Les changements de statut et d’emploi constituent un élément clé du marché du travail. Le principal objectif de la politique du marché du travail n’est donc pas de conserver les emplois existants, mais de permettre et de favoriser la transition entre deux postes. La position de la Suisse dans les classements internationaux, tant en matière d’intégration sur le marché du travail que de qualité des conditions d’emploi, montre que, tout bien compté, cette politique porte ses fruits. Elle a des effets positifs sur l’emploi, sans nuire à sa sécurité.

  1. OCDE (2017), Job-Quality-Index. []
  2.  Weber (2016). []
  3. Sheldon (2013) ou Weber (2014). []
  4. De 2008 à 2014, le KOF Youth Labour Market Index affiche une valeur constamment élevée pour la Suisse. []

Bibliographie

Bibliographie

Proposition de citation: Bernhard Weber (2017). La dynamique du marché suisse du travail. La Vie économique, 23 mars.
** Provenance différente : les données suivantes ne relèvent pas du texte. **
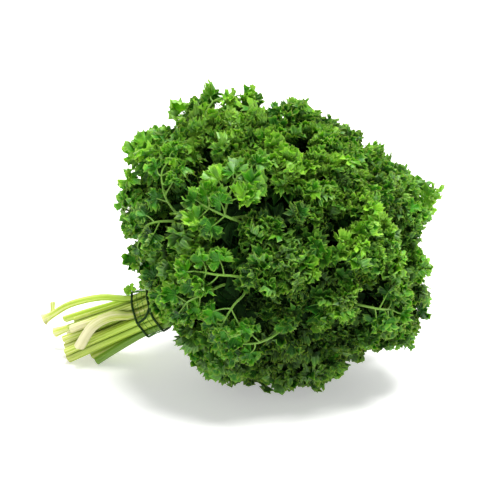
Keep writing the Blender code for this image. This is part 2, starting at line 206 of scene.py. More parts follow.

Taux de chômage du Seco et taux de chômage au sens de l’OIT

Il existe en Suisse deux indicateurs pour le taux de chômage : celui du Seco et celui calculé au sens de l’OIT. Le premier s’appuie sur le nombre de chômeurs inscrits auprès d’un office régional de placement (ORP) à la fin de chaque de mois. Le second est calculé par l’Office fédéral de la statistique (OFS) conformément aux directives de l’Organisation internationale du travail (OIT), une fois par trimestre sur la base d’un sondage téléphonique. Ainsi, les personnes sans travail qui sont à la recherche d’un emploi mais ne sont pas inscrites dans un ORP sont également comptabilisées. La définition du chômage au sens du OIT est donc plus large. Le taux calculé suivant cette méthode comporte toutefois une marge d’erreur statistique, puisqu’il est basé sur une enquête par sondage. Les chiffres du Seco reposent sur un recensement exhaustif et une périodicité plus courte : ils se prêtent donc mieux à l’observation de la conjoncture. Dans la mesure du possible, les deux mesures sont à prendre en compte pour obtenir une bonne vue d’ensemble.